Thousands of US sex offenders, prisoners on parole and other convicts were left unmonitored after an electronic tagging system shut down because of data overload.
BI Incorporated, which runs the system, reached its data threshold - more than two billion records - on Tuesday.
This left authorities across 49 states unaware of offenders' movement for about 12 hours.
BI increased its data storage capacity to avoid a repeat of the problem.
Prisons and other corrections agencies were blocked from getting notifications on about 16,000 people, BI Incorporated spokesman Jock Waldo said on Wednesday.

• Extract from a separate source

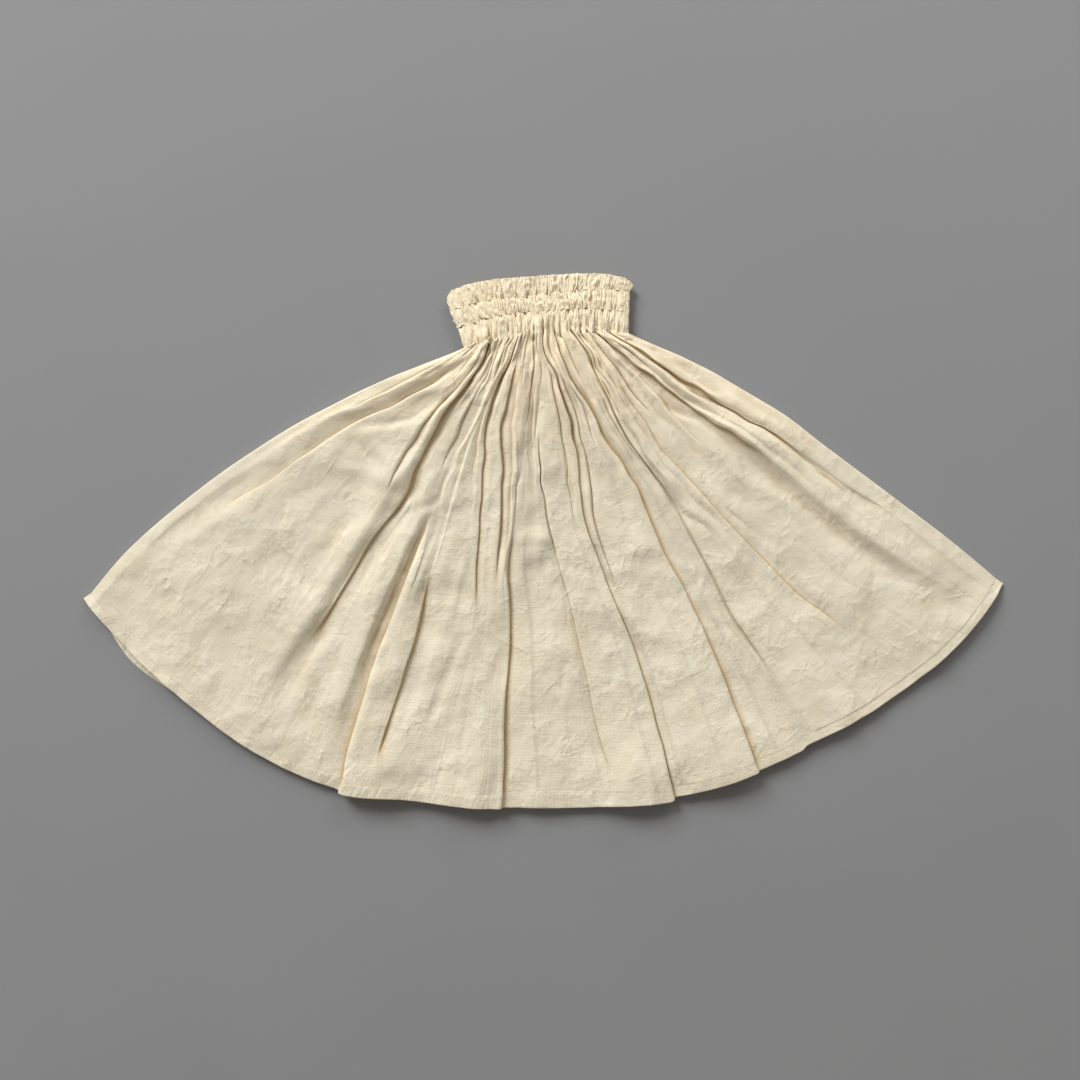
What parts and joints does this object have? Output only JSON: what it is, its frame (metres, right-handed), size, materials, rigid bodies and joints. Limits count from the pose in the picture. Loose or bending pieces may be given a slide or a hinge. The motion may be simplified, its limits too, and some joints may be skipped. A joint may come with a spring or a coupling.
{
  "type": "gathered skirt with a shirred elastic waist, laid flat",
  "caption": "Full gathered skirt in plain cream cotton with a shirred elastic waist, laid flat on the floor and fanned out; folds run from the waist to a turned-up hem.",
  "frame": {"origin": "centre of the footprint, on the floor the skirt lies on", "axes": "+X runs across the fanned skirt to its right, +Y up towards the waist, +Z away from the floor"},
  "size_m": [1.3777, 0.7984, 0.0267],
  "materials": {
    "cotton": "matt, washed plain-weave cotton, softly creased"
  },
  "bodies": {
    "root": {"front_panel": "cotton", "front_hem": "cotton", "back_panel": "cotton", "back_hem": "cotton", "front_casing_top": "cotton", "front_casing_middle": "cotton", "front_casing_bottom": "cotton", "back_casing_top": "cotton", "back_casing_middle": "cotton", "back_casing_bottom": "cotton"}
  },
  "joints": []
}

"At 0729 Mountain Time [1429 GMT] on 5 October, BI Incorporated experienced a problem with one of its offender monitoring servers that caused this server's automatic notification system to be temporarily disabled, resulting in delayed notifications to customers. The issue was resolved approximately 12 hours later at 1925 [0229 GMT Wednesday]," BI said in a statement.

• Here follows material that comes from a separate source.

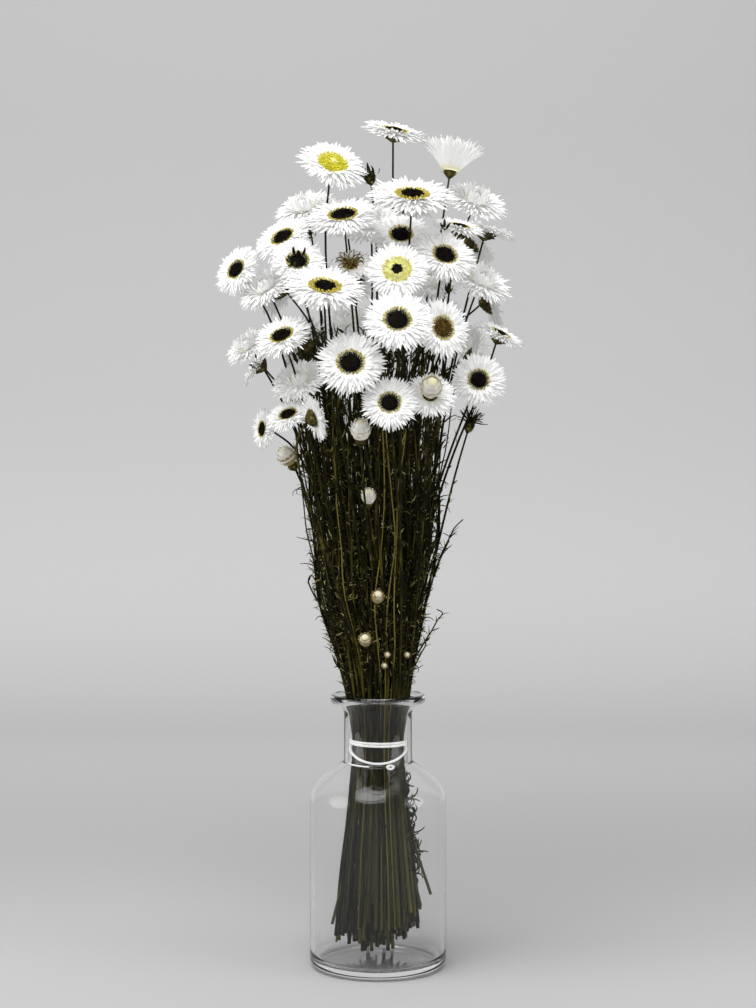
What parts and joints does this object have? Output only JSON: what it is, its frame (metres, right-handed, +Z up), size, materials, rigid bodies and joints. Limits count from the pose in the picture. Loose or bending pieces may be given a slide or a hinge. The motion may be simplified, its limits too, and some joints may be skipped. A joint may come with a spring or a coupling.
{
  "type": "vase of dried everlasting daisies",
  "caption": "Tied bunch of dried white everlasting daisies with dark discs, standing in a clear glass bottle vase.",
  "frame": {"origin": "middle of the bottle's flat base, where it rests", "axes": "+Z up along the bottle's axis, -Y towards the side that faces forward, +X to its right"},
  "size_m": [0.1694, 0.1856, 0.4738],
  "materials": {
    "glass": "clear, smooth, slightly grey",
    "stem": "dry, matt, dark olive brown",
    "petal": "papery white, soft sheen",
    "bud": "papery cream white",
    "string": "white cotton string"
  },
  "bodies": {
    "root": {"bottle": "glass", "stems": "stem", "tie_string": "string", "bloom_petals_01": "petal", "bloom_petals_02": "petal", "bloom_petals_03": "petal", "bloom_petals_04": "petal", "bloom_petals_05": "petal", "bloom_petals_06": "petal", "bloom_petals_07": "petal", "bloom_petals_08": "petal", "bloom_petals_09": "petal", "bloom_petals_10": "petal", "bloom_petals_11": "petal", "bloom_petals_12": "petal", "bloom_petals_13": "petal", "bloom_petals_14": "petal", "bloom_petals_15": "petal", "bloom_petals_16": "petal", "bloom_petals_17": "petal", "bloom_petals_18": "petal", "bloom_petals_19": "petal", "bloom_petals_20": "petal", "bloom_petals_21": "petal", "bloom_petals_22": "petal", "bloom_petals_23": "petal", "bloom_petals_24": "petal", "bloom_petals_25": "petal", "bloom_petals_26": "petal", "bloom_petals_27": "petal", "bloom_petals_28": "petal", "bloom_petals_29": "petal", "bloom_petals_30": "petal", "bloom_petals_31": "petal", "bloom_petals_32": "petal", "bloom_petals_33": "petal", "bloom_petals_34": "petal", "bloom_petals_35": "petal", "bloom_petals_36": "petal", "bloom_petals_37": "petal", "bloom_petals_38": "petal", "bloom_petals_39": "petal", "bloom_petals_40": "petal", "bloom_petals_41": "petal", "bloom_petals_42": "petal", "bloom_petals_43": "petal", "bloom_petals_44": "petal", "bloom_petals_45": "petal", "bloom_petals_46": "petal", "bloom_petals_47": "petal", "bloom_petals_48": "petal", "bloom_petals_49": "petal", "bud_1": "bud", "bud_2": "bud", "bud_3": "bud", "bud_4": "bud", "bud_5": "bud", "bud_6": "bud"}
  },
  "joints": []
}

Tracking devices continued to record movement and gather information, but corrections agencies could not immediately view the data, BI said.
In Wisconsin, local police and probation agents held about 140 sex offenders at local jails until the GPS tracking system was restored.

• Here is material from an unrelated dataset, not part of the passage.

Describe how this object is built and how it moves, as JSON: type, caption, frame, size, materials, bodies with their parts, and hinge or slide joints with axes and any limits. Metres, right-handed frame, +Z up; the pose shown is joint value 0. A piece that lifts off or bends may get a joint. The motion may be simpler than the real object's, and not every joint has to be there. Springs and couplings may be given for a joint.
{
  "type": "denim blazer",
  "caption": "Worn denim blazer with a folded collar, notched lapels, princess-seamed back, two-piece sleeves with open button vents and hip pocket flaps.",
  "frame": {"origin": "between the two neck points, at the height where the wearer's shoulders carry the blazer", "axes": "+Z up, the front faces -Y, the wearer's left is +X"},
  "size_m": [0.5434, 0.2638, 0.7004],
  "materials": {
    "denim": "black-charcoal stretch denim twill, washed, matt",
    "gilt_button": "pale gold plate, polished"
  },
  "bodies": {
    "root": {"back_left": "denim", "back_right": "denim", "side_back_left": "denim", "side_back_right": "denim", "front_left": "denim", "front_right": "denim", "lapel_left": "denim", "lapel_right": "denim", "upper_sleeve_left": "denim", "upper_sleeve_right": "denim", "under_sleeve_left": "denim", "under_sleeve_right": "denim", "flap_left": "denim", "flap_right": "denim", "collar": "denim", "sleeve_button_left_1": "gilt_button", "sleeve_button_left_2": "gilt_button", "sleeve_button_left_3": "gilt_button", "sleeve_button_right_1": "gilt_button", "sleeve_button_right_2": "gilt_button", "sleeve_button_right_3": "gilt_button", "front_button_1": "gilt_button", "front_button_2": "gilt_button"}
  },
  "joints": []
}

The offenders - about 300 in the state, most of them sex offenders - were never aware they were not being tracked, state Department of Corrections spokeswoman Linda Eggert said.
"In retrospect, we should have been able to catch this," Mr Waldo is quoted as saying by the AP news agency.
Correction at 1800: An earlier version of this story incorrectly included a photograph of electronic tagging equipment which, it has been pointed out to us, was not involved in the system failure.